Recorded data
┏━━
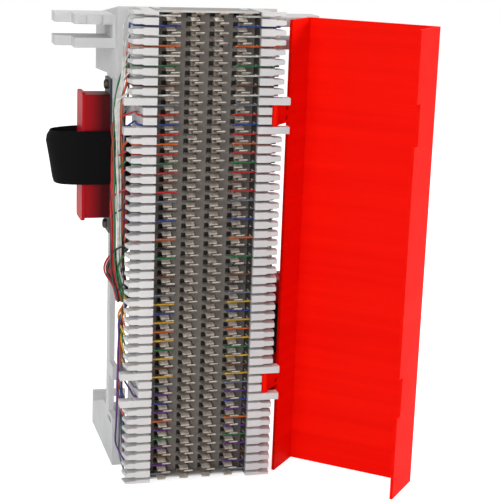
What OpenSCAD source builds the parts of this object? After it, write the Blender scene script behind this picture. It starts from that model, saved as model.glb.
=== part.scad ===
// Split punch-down wiring block on a stand-off bracket, with a hinged cover and two side connectors.
// Frame: Z up, X to the right, the front looks along -Y. Y = 0 is the wall plane behind the bracket.

/* [Block] */
// Number of terminal rows
rows = 50; // [46:2:50]
// Height of one row
row_pitch = 5.08; // [5:0.02:5.4]
// Width of the bracket and of the long hinge teeth's row
block_width = 86; // [84:1:92]
// Distance of the tooth tips from the middle of the block
tooth_reach = 41.5; // [40.5:0.1:42]
// Depth of the block from tooth front to back rim
block_depth = 28; // [27:1:34]
// Clear width of the well between the fanning strips
well_width = 54; // [53:1:56]
// Width of the solid rail that carries the teeth
rail_width = 7; // [6:0.5:8]
// Height of the slot between two teeth
slot_height = 1.4; // [1.2:0.1:1.8]
// Depth of the slots over the rail
slot_depth = 12; // [9:0.5:12]
// Depth of the free part of a tooth
tooth_depth = 7; // [6:0.5:9]
// How much each tooth leans in at its front
tooth_draft = 1.3; // [0.5:0.1:2]
// Gap between the free parts of two teeth
finger_gap = 2.4; // [1.8:0.1:2.6]
// Length of the widened mouth of a slot
mouth_length = 3; // [2:0.5:4]
// Height of a tooth at its blunt outer end
tooth_tip = 1.7; // [1:0.1:2.5]
// Depth of the well floor below the tooth fronts
well_depth = 13; // [12.5:0.5:14]
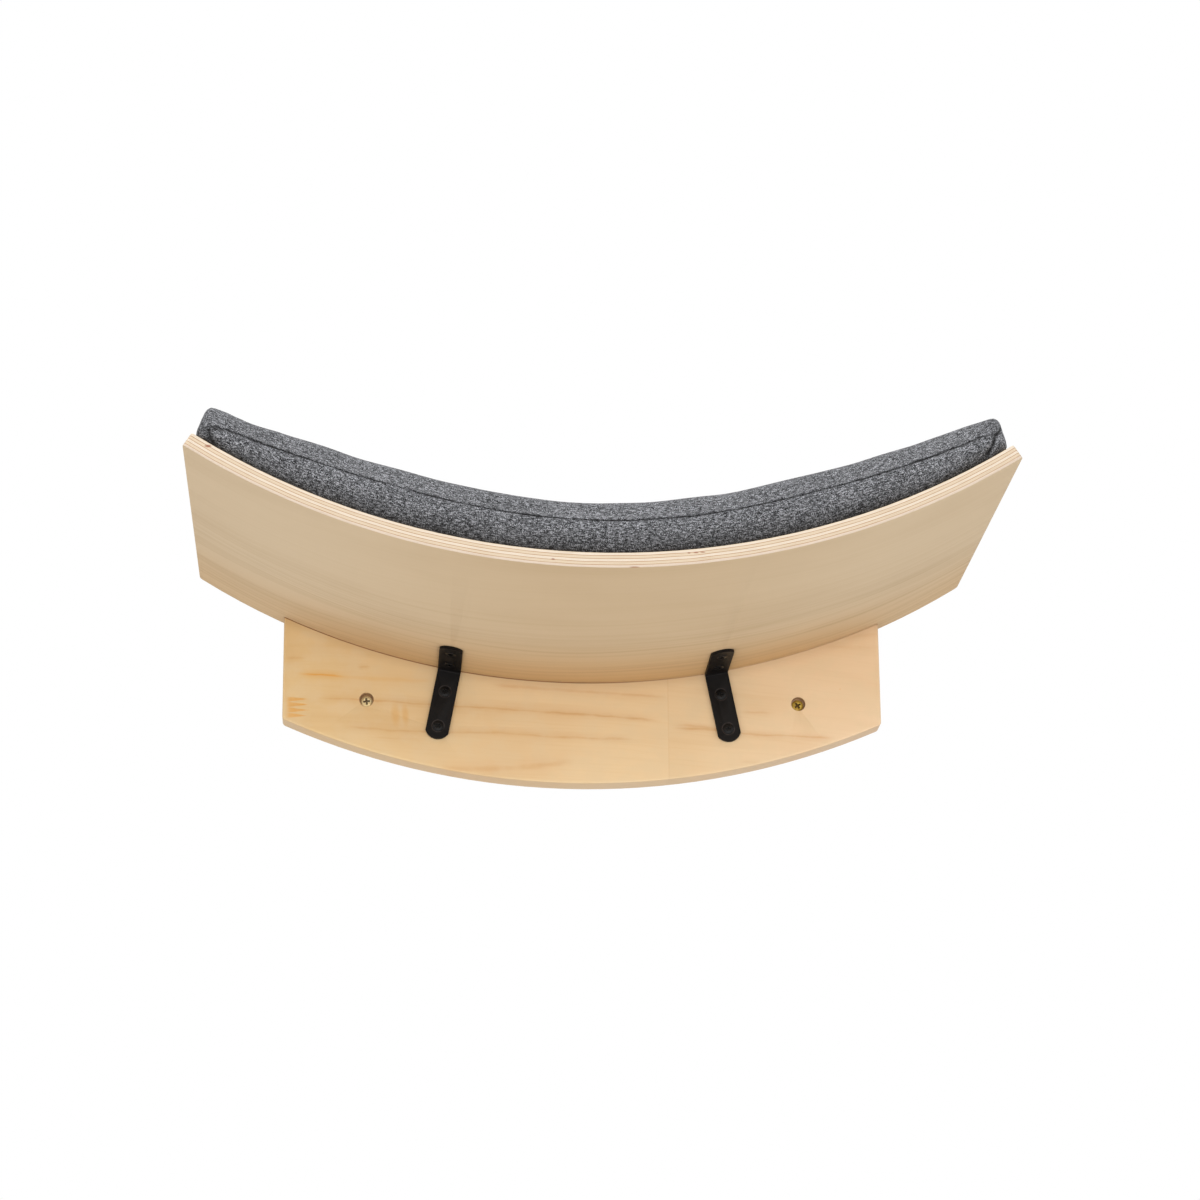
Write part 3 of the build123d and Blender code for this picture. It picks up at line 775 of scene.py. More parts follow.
def topPanelPlan(share, depth):
    # places of the top panel's grid before its corners are rounded
    c = cushionShape
    s, d = np.meshgrid(share, depth, indexing="ij")
    u = np.abs(s)
    closing = 1 - np.clip((u - c["endShare"]) / 0.022, 0, 1) ** c["endPower"]
    inward, upward, run = shoulderPlan(c["shoulderWidth"], c["shoulderRise"], c["shoulderPower"])
    rise = sectionShare(2, u) * c["shoulderRise"] * closing
    width = sectionShare(2, u) * c["shoulderWidth"] * (0.25 + 0.75 * closing)
    crown = sectionShare(3, u) * c["crownRise"] * closing
    seam = sectionShare(1, u) * c["seamHeight"]
    dips = [deep * np.exp(-((1 - u) * c["halfArc"] / reach) ** power) for deep, reach, power in c["cornerDip"]]
    dip = np.where(s < 0, *dips)
    seam = seam - dip * (d < 1.5) * np.exp(-(np.clip(d, 0, 1) * run[-1] / 16.0) ** 2)
    side = c["sideInset"] + sectionShare(4, u) * c["drawnIn"]
    half = c["halfDepth"] - side
    place = np.clip(np.where(d < 1, d, 3 - d), 0, 1) * run[-1]
    inside = width * np.interp(place, run, inward)
    across = np.where(d <= 1, -half + inside, np.where(d >= 2, half - inside, (half - width) * (2 * d - 3)))
    onShoulder = np.interp(place, run, upward)
    within = np.clip(np.abs(across) / (half - width), 0, 1)
    height = seam + rise * onShoulder + crown * (1 - within ** 2) * (d > 1) * (d < 2)
    return s, across, height, seam, half, place


def roundCorner(s, across, half):
    c = cushionShape
    r = c["cornerRadius"]
    arc = s * c["halfArc"]
    toEnd = np.clip(r - (c["halfArc"] - np.abs(arc)), 0, r) / r
    toSide = np.clip(r - (half - np.abs(across)), 0, r) / r
    newEnd = toEnd * np.sqrt(1 - toSide ** 2 / 2)
    newSide = toSide * np.sqrt(1 - toEnd ** 2 / 2)
    arc = arc - np.sign(arc) * (toEnd - newEnd) * r
    across = across - np.sign(across) * (toSide - newSide) * r
    reach = np.where(arc < 0, c["endReach"][0], c["endReach"][1])
    arc = arc + np.sign(arc) * reach * np.abs(s) ** 12
    return arc, across


def leanOf(arc):
    c = cushionShape
    share = np.clip(arc / c["halfArc"], -1, 1)
    ease = np.where(arc < 0, c["endLean"][0], c["endLean"][1])
    return arc / c["topRadius"] * (1 - ease * share ** 4)


def standOn(arc, across, height, outArc=0.0, outAcross=0.0):
    # points in metres from places on the bend
    c = cushionShape
    angle = arc / c["topRadius"]
    lean = leanOf(arc)
    radius = c["topRadius"] - c["clearance"]
    x = radius * np.sin(angle) - np.sin(lean) * height + np.cos(lean) * outArc
    z = bendHeight / mm - radius * np.cos(angle) + np.cos(lean) * height + np.sin(lean) * outArc
    y = across + outAcross - c["halfDepth"]
    return np.stack([x, y, z], -1) * mm


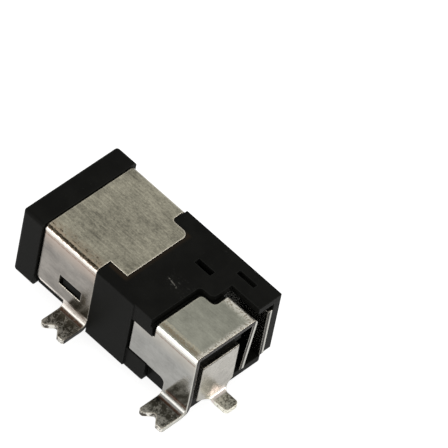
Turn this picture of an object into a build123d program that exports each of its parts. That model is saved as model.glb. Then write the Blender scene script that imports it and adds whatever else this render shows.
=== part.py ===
from build123d import *
import os

# A small surface-mount power jack for a 3.5 mm barrel plug. Every size is in millimetres.
# X runs across the jack: its centre line is x = 0, and the side with the window is +X, the near side.
# Depths run along +Y from the mouth. Heights run along +Z from the board.
# The pieces are drawn with the mouth at y = 0, then moved so that the origin lies on the board,
# midway between the two locating pegs.

# Plug bore. The body's width and height follow from it and from the walls and springs round it
bore_radius = 1.8
bore_near_wall = 0.8
bore_floor = 0.9
bore_roof = 0.6
spring_room = 1.88
far_wall = 0.53
bore_wall_length = 3.5
bore_draft = 0.03
bore_rear_wall = 1.85
bore_chamfer = 0.1
slot_from_axis = 1.0

# Moulded housing
body_width = bore_near_wall + 2 * bore_radius + spring_room + far_wall
body_height = bore_floor + 2 * bore_radius + bore_roof
body_length = 12.83
flange_depth = 1.5
flange_proud = 0.11
flange_foot = 0.08
flange_round = 0.22
edge_round = 0.07

# Sheet metal and the room it is given in the moulding
sheet = 0.3
seat_gap = 0.03
bend_inner = 0.06
land_bend = 0.35

# Forked solder lands
land_width = 1.8
land_reach = 1.6
far_land_reach = 2.0
land_lobe = 0.1 * land_width
land_notch_round = 0.083 * land_width
land_notch_depth = 0.55
land_notch_width = 0.556 * land_width
land_notch_shift = 0.044 * land_width

# Front shell, a folded cover over the front half
shell_inset = 0.07
shell_top_proud = 0.03
shell_front = 1.56
shell_side_end = 5.5
shell_wall_foot = 0.79
shell_corner_round = 0.4
shell_land_end = 5.46
tongue_end = 6.8
tongue_near_margin = 1.09
tongue_far_margin = 1.13
tongue_round = 0.4
tongue_inner_round = 0.25
window_front = 3.12
window_length = 1.64
window_foot = 1.74
window_height = 0.7
catch_recess = 0.1
catch_play = 0.06
catch_front_play = 0.22
skirt_height = 0.58

# Middle band of the housing, where the moulding is flush with the flange
band_front = 5.56
band_end_from_rear = 4.4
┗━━
_AIM_
Go through the listing and print each line exactly as it appears.

_THE OUTPUT_
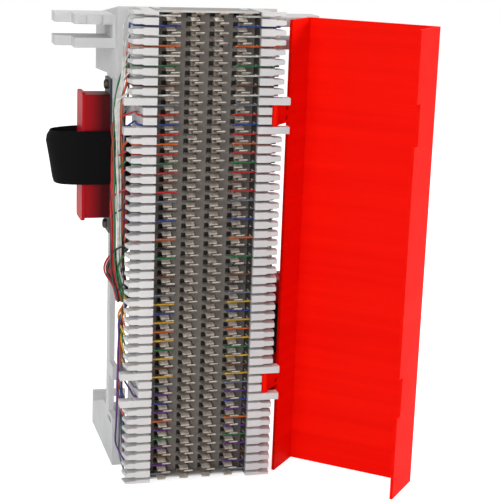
What OpenSCAD source builds the parts of this object? After it, write the Blender scene script behind this picture. It starts from that model, saved as model.glb.
=== part.scad ===
// Split punch-down wiring block on a stand-off bracket, with a hinged cover and two side connectors.
// Frame: Z up, X to the right, the front looks along -Y. Y = 0 is the wall plane behind the bracket.

/* [Block] */
// Number of terminal rows
rows = 50; // [46:2:50]
// Height of one row
row_pitch = 5.08; // [5:0.02:5.4]
// Width of the bracket and of the long hinge teeth's row
block_width = 86; // [84:1:92]
// Distance of the tooth tips from the middle of the block
tooth_reach = 41.5; // [40.5:0.1:42]
// Depth of the block from tooth front to back rim
block_depth = 28; // [27:1:34]
// Clear width of the well between the fanning strips
well_width = 54; // [53:1:56]
// Width of the solid rail that carries the teeth
rail_width = 7; // [6:0.5:8]
// Height of the slot between two teeth
slot_height = 1.4; // [1.2:0.1:1.8]
// Depth of the slots over the rail
slot_depth = 12; // [9:0.5:12]
// Depth of the free part of a tooth
tooth_depth = 7; // [6:0.5:9]
// How much each tooth leans in at its front
tooth_draft = 1.3; // [0.5:0.1:2]
// Gap between the free parts of two teeth
finger_gap = 2.4; // [1.8:0.1:2.6]
// Length of the widened mouth of a slot
mouth_length = 3; // [2:0.5:4]
// Height of a tooth at its blunt outer end
tooth_tip = 1.7; // [1:0.1:2.5]
// Depth of the well floor below the tooth fronts
well_depth = 13; // [12.5:0.5:14]
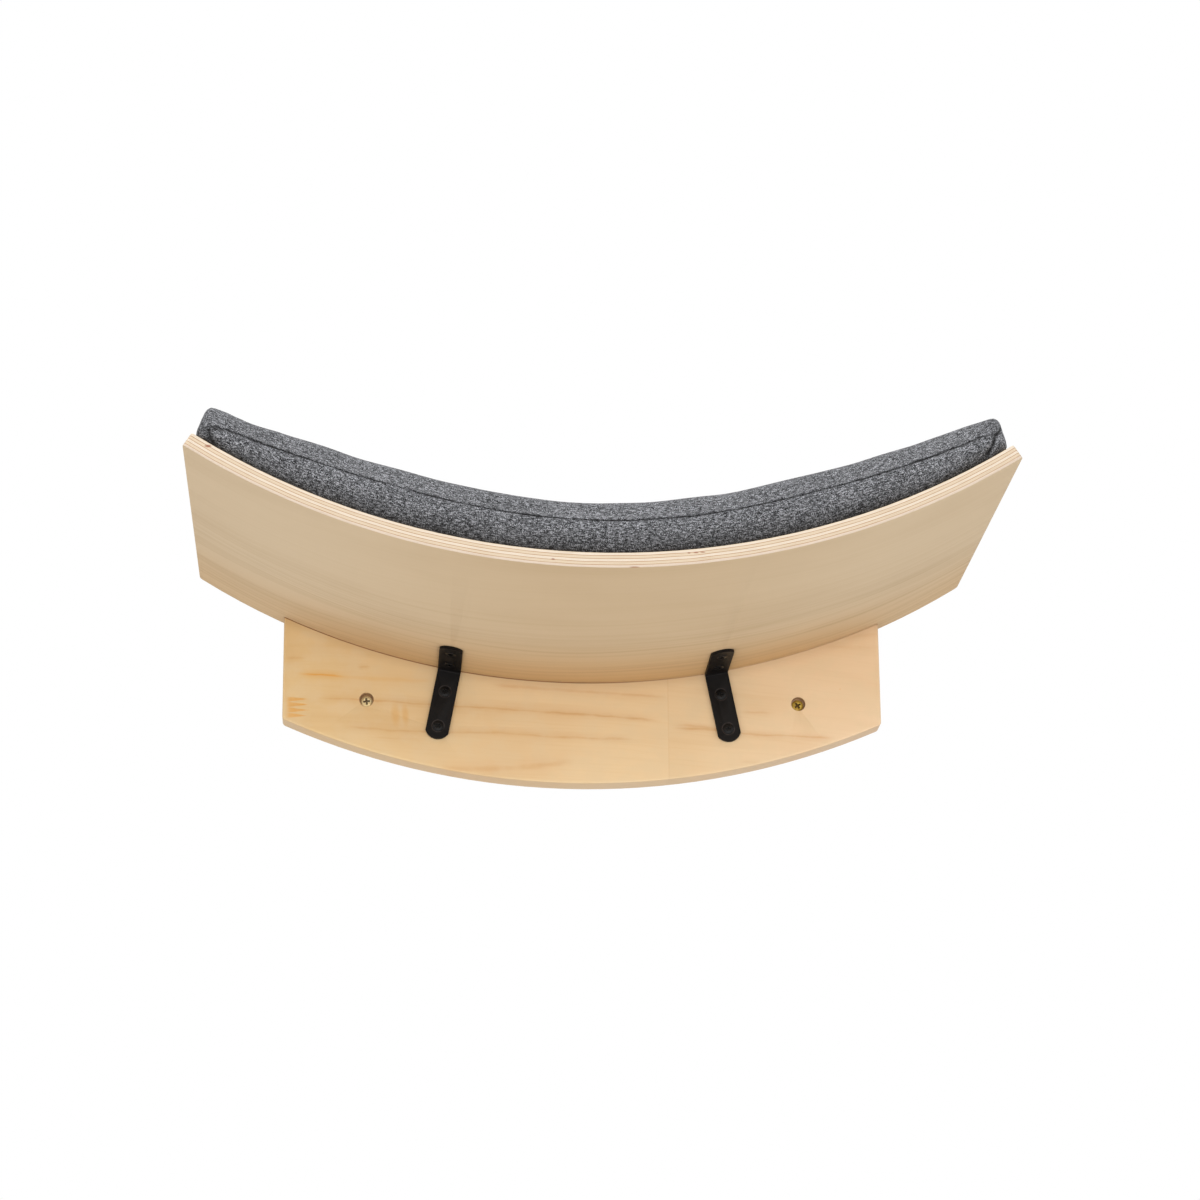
Write part 3 of the build123d and Blender code for this picture. It picks up at line 775 of scene.py. More parts follow.
def topPanelPlan(share, depth):
    # places of the top panel's grid before its corners are rounded
    c = cushionShape
    s, d = np.meshgrid(share, depth, indexing="ij")
    u = np.abs(s)
    closing = 1 - np.clip((u - c["endShare"]) / 0.022, 0, 1) ** c["endPower"]
    inward, upward, run = shoulderPlan(c["shoulderWidth"], c["shoulderRise"], c["shoulderPower"])
    rise = sectionShare(2, u) * c["shoulderRise"] * closing
    width = sectionShare(2, u) * c["shoulderWidth"] * (0.25 + 0.75 * closing)
    crown = sectionShare(3, u) * c["crownRise"] * closing
    seam = sectionShare(1, u) * c["seamHeight"]
    dips = [deep * np.exp(-((1 - u) * c["halfArc"] / reach) ** power) for deep, reach, power in c["cornerDip"]]
    dip = np.where(s < 0, *dips)
    seam = seam - dip * (d < 1.5) * np.exp(-(np.clip(d, 0, 1) * run[-1] / 16.0) ** 2)
    side = c["sideInset"] + sectionShare(4, u) * c["drawnIn"]
    half = c["halfDepth"] - side
    place = np.clip(np.where(d < 1, d, 3 - d), 0, 1) * run[-1]
    inside = width * np.interp(place, run, inward)
    across = np.where(d <= 1, -half + inside, np.where(d >= 2, half - inside, (half - width) * (2 * d - 3)))
    onShoulder = np.interp(place, run, upward)
    within = np.clip(np.abs(across) / (half - width), 0, 1)
    height = seam + rise * onShoulder + crown * (1 - within ** 2) * (d > 1) * (d < 2)
    return s, across, height, seam, half, place


def roundCorner(s, across, half):
    c = cushionShape
    r = c["cornerRadius"]
    arc = s * c["halfArc"]
    toEnd = np.clip(r - (c["halfArc"] - np.abs(arc)), 0, r) / r
    toSide = np.clip(r - (half - np.abs(across)), 0, r) / r
    newEnd = toEnd * np.sqrt(1 - toSide ** 2 / 2)
    newSide = toSide * np.sqrt(1 - toEnd ** 2 / 2)
    arc = arc - np.sign(arc) * (toEnd - newEnd) * r
    across = across - np.sign(across) * (toSide - newSide) * r
    reach = np.where(arc < 0, c["endReach"][0], c["endReach"][1])
    arc = arc + np.sign(arc) * reach * np.abs(s) ** 12
    return arc, across


def leanOf(arc):
    c = cushionShape
    share = np.clip(arc / c["halfArc"], -1, 1)
    ease = np.where(arc < 0, c["endLean"][0], c["endLean"][1])
    return arc / c["topRadius"] * (1 - ease * share ** 4)


def standOn(arc, across, height, outArc=0.0, outAcross=0.0):
    # points in metres from places on the bend
    c = cushionShape
    angle = arc / c["topRadius"]
    lean = leanOf(arc)
    radius = c["topRadius"] - c["clearance"]
    x = radius * np.sin(angle) - np.sin(lean) * height + np.cos(lean) * outArc
    z = bendHeight / mm - radius * np.cos(angle) + np.cos(lean) * height + np.sin(lean) * outArc
    y = across + outAcross - c["halfDepth"]
    return np.stack([x, y, z], -1) * mm


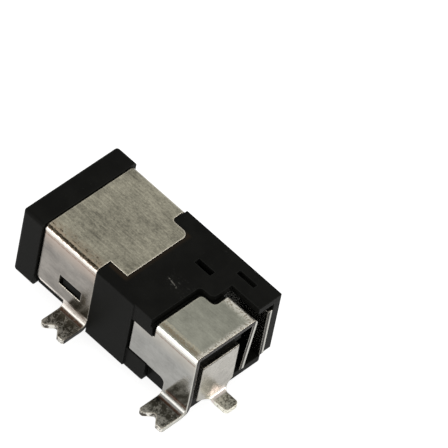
Turn this picture of an object into a build123d program that exports each of its parts. That model is saved as model.glb. Then write the Blender scene script that imports it and adds whatever else this render shows.
=== part.py ===
from build123d import *
import os

# A small surface-mount power jack for a 3.5 mm barrel plug. Every size is in millimetres.
# X runs across the jack: its centre line is x = 0, and the side with the window is +X, the near side.
# Depths run along +Y from the mouth. Heights run along +Z from the board.
# The pieces are drawn with the mouth at y = 0, then moved so that the origin lies on the board,
# midway between the two locating pegs.

# Plug bore. The body's width and height follow from it and from the walls and springs round it
bore_radius = 1.8
bore_near_wall = 0.8
bore_floor = 0.9
bore_roof = 0.6
spring_room = 1.88
far_wall = 0.53
bore_wall_length = 3.5
bore_draft = 0.03
bore_rear_wall = 1.85
bore_chamfer = 0.1
slot_from_axis = 1.0

# Moulded housing
body_width = bore_near_wall + 2 * bore_radius + spring_room + far_wall
body_height = bore_floor + 2 * bore_radius + bore_roof
body_length = 12.83
flange_depth = 1.5
flange_proud = 0.11
flange_foot = 0.08
flange_round = 0.22
edge_round = 0.07

# Sheet metal and the room it is given in the moulding
sheet = 0.3
seat_gap = 0.03
bend_inner = 0.06
land_bend = 0.35

# Forked solder lands
land_width = 1.8
land_reach = 1.6
far_land_reach = 2.0
land_lobe = 0.1 * land_width
land_notch_round = 0.083 * land_width
land_notch_depth = 0.55
land_notch_width = 0.556 * land_width
land_notch_shift = 0.044 * land_width

# Front shell, a folded cover over the front half
shell_inset = 0.07
shell_top_proud = 0.03
shell_front = 1.56
shell_side_end = 5.5
shell_wall_foot = 0.79
shell_corner_round = 0.4
shell_land_end = 5.46
tongue_end = 6.8
tongue_near_margin = 1.09
tongue_far_margin = 1.13
tongue_round = 0.4
tongue_inner_round = 0.25
window_front = 3.12
window_length = 1.64
window_foot = 1.74
window_height = 0.7
catch_recess = 0.1
catch_play = 0.06
catch_front_play = 0.22
skirt_height = 0.58

# Middle band of the housing, where the moulding is flush with the flange
band_front = 5.56
band_end_from_rear = 4.4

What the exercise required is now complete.